-- Given information --

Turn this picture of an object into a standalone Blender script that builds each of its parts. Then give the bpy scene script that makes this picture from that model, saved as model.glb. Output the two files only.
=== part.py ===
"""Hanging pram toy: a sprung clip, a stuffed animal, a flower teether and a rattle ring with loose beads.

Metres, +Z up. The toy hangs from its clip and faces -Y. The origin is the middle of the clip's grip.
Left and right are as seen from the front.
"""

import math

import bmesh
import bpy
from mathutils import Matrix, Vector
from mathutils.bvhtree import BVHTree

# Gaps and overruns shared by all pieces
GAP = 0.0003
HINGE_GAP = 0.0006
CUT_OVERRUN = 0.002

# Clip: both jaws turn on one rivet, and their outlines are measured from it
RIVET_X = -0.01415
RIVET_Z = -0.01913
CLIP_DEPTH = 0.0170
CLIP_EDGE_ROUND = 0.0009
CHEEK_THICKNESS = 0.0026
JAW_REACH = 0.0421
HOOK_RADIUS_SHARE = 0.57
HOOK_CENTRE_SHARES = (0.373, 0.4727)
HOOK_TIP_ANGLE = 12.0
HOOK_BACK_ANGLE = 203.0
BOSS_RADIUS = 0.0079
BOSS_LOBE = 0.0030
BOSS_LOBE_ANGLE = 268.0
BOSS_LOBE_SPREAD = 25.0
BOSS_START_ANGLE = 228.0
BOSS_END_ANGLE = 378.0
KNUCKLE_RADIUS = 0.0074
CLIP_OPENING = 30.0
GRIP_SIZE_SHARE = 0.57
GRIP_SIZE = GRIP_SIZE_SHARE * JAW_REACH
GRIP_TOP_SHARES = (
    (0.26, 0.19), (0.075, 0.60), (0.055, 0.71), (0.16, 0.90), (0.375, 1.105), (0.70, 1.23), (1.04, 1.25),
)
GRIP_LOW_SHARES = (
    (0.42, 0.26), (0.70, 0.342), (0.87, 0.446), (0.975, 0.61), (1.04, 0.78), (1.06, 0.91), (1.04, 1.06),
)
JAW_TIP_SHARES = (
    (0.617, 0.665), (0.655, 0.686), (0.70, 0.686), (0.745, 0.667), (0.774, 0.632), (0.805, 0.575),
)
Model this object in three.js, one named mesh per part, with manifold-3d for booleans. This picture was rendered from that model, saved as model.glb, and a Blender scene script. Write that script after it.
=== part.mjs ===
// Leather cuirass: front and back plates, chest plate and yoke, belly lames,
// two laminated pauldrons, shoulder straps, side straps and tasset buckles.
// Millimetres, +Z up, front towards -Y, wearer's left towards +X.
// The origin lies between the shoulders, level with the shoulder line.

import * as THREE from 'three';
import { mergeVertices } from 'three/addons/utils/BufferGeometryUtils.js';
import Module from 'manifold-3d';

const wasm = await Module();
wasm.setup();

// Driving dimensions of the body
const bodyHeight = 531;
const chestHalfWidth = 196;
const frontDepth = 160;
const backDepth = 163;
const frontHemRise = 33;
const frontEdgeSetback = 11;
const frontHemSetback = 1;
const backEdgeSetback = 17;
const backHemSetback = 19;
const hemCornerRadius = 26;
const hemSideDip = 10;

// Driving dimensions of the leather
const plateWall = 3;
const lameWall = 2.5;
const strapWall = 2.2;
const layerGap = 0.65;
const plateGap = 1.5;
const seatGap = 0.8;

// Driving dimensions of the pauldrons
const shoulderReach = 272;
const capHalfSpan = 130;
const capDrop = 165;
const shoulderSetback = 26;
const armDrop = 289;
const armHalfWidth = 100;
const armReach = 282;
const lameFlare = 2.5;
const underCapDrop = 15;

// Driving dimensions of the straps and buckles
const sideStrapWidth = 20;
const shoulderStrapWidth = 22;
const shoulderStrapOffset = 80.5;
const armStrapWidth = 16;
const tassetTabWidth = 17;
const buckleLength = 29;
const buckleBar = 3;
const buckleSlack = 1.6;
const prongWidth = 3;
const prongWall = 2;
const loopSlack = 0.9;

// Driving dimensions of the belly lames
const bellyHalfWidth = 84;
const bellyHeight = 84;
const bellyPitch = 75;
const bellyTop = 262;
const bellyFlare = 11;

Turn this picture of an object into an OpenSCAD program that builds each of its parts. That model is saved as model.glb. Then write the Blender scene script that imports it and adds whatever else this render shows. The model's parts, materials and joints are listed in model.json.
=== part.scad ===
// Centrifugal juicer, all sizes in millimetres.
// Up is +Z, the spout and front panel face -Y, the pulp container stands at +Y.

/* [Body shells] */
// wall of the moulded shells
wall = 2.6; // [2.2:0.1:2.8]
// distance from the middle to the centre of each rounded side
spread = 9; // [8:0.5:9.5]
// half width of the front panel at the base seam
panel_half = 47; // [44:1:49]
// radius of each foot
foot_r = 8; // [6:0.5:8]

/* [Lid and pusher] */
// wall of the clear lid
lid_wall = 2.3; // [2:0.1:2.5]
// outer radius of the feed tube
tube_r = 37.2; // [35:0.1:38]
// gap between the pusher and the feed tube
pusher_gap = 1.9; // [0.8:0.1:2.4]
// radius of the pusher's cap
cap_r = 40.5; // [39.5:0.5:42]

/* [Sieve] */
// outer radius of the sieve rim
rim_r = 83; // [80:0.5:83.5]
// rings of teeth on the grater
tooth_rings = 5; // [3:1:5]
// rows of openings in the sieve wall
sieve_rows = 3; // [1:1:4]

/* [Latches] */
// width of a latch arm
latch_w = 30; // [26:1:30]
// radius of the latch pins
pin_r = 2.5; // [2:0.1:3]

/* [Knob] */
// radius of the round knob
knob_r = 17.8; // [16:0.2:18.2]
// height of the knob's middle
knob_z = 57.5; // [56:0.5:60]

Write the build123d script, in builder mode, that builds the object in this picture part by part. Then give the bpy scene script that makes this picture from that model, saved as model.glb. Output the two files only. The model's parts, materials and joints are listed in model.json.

-- What is asked --
Copy out precisely the lines that begin at the line containing "Turn this picture of an object into an" and end at the line containing "knob_z = 57.5; // [56:0.5:60]", including both; write nothing else.

-- Written response --
Turn this picture of an object into an OpenSCAD program that builds each of its parts. That model is saved as model.glb. Then write the Blender scene script that imports it and adds whatever else this render shows. The model's parts, materials and joints are listed in model.json.
=== part.scad ===
// Centrifugal juicer, all sizes in millimetres.
// Up is +Z, the spout and front panel face -Y, the pulp container stands at +Y.

/* [Body shells] */
// wall of the moulded shells
wall = 2.6; // [2.2:0.1:2.8]
// distance from the middle to the centre of each rounded side
spread = 9; // [8:0.5:9.5]
// half width of the front panel at the base seam
panel_half = 47; // [44:1:49]
// radius of each foot
foot_r = 8; // [6:0.5:8]

/* [Lid and pusher] */
// wall of the clear lid
lid_wall = 2.3; // [2:0.1:2.5]
// outer radius of the feed tube
tube_r = 37.2; // [35:0.1:38]
// gap between the pusher and the feed tube
pusher_gap = 1.9; // [0.8:0.1:2.4]
// radius of the pusher's cap
cap_r = 40.5; // [39.5:0.5:42]

/* [Sieve] */
// outer radius of the sieve rim
rim_r = 83; // [80:0.5:83.5]
// rings of teeth on the grater
tooth_rings = 5; // [3:1:5]
// rows of openings in the sieve wall
sieve_rows = 3; // [1:1:4]

/* [Latches] */
// width of a latch arm
latch_w = 30; // [26:1:30]
// radius of the latch pins
pin_r = 2.5; // [2:0.1:3]

/* [Knob] */
// radius of the round knob
knob_r = 17.8; // [16:0.2:18.2]
// height of the knob's middle
knob_z = 57.5; // [56:0.5:60]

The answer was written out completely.